By Gwendolyn Rice, Isthmus | August 22, 2018

When the audience first sees the red gravel landscape of New South Wales, it is carefully raked into an elegant maze-like pattern, using gentle curved lines and circles that are common elements of Aboriginal art. But then the British soldiers come ashore with convicts in tow, and it does not take long for the original artistry of the land to be obliterated. Watching the ship unload its human cargo on her shores, a lone native woman describes the scene as “a dream which has lost its way.”

So begins American Players Theatre’s production of Our Country’s Good, running through October 7 in the Touchstone Theatre. The stunning play by Timberlake Wertenbaker is based on historical events of the late 18th century in a newly established penal colony in Australia. It chronicles the struggles of all who were present: English men and women who were sentenced to “transportation” for a wide range of crimes; the soldiers who were sent to this remote outpost of the British Empire, trying to bring order and discipline to their charges and adapt to the foreign land; and the Aboriginal people, who watched their home being invaded by Europeans.

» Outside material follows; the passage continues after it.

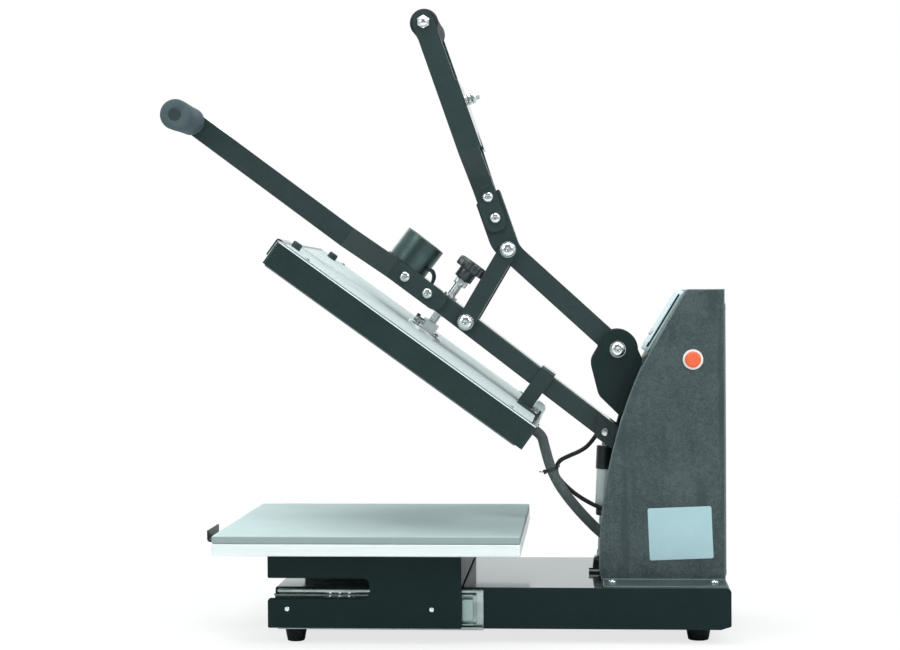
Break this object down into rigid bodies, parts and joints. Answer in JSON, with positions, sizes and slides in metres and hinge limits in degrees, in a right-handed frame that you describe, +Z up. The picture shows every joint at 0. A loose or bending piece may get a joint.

Captain Philip (a commanding Jefferson A. Russell) paces over that same red gravel, pondering the food shortages, disorderly conduct, prostitution and brutality that plague his prison. Musing philosophically with his men, he wonders whether criminals are born evil or made unlawful by circumstance, and questions their opportunities for redemption. When it’s reported that the threat of lashings has little effect on the convicts’ behavior and that public hangings are their favorite form of entertainment, Philip proposes introducing the inmates to a much more refined spectacle — a play. And so the young and ambitious 2nd Lt. Ralph Clark (Nate Burger) volunteers to direct a production of The Recruiting Officer, using prisoners for the cast. Although many of his fellow soldiers ridicule the project and try to derail it, over the course of several months of rehearsal, the actors and their director are profoundly changed by the experience.

Masterfully directed by Ameenah Kaplan, Our Country’s Good completely captivated the capacity crowd at the opening performance.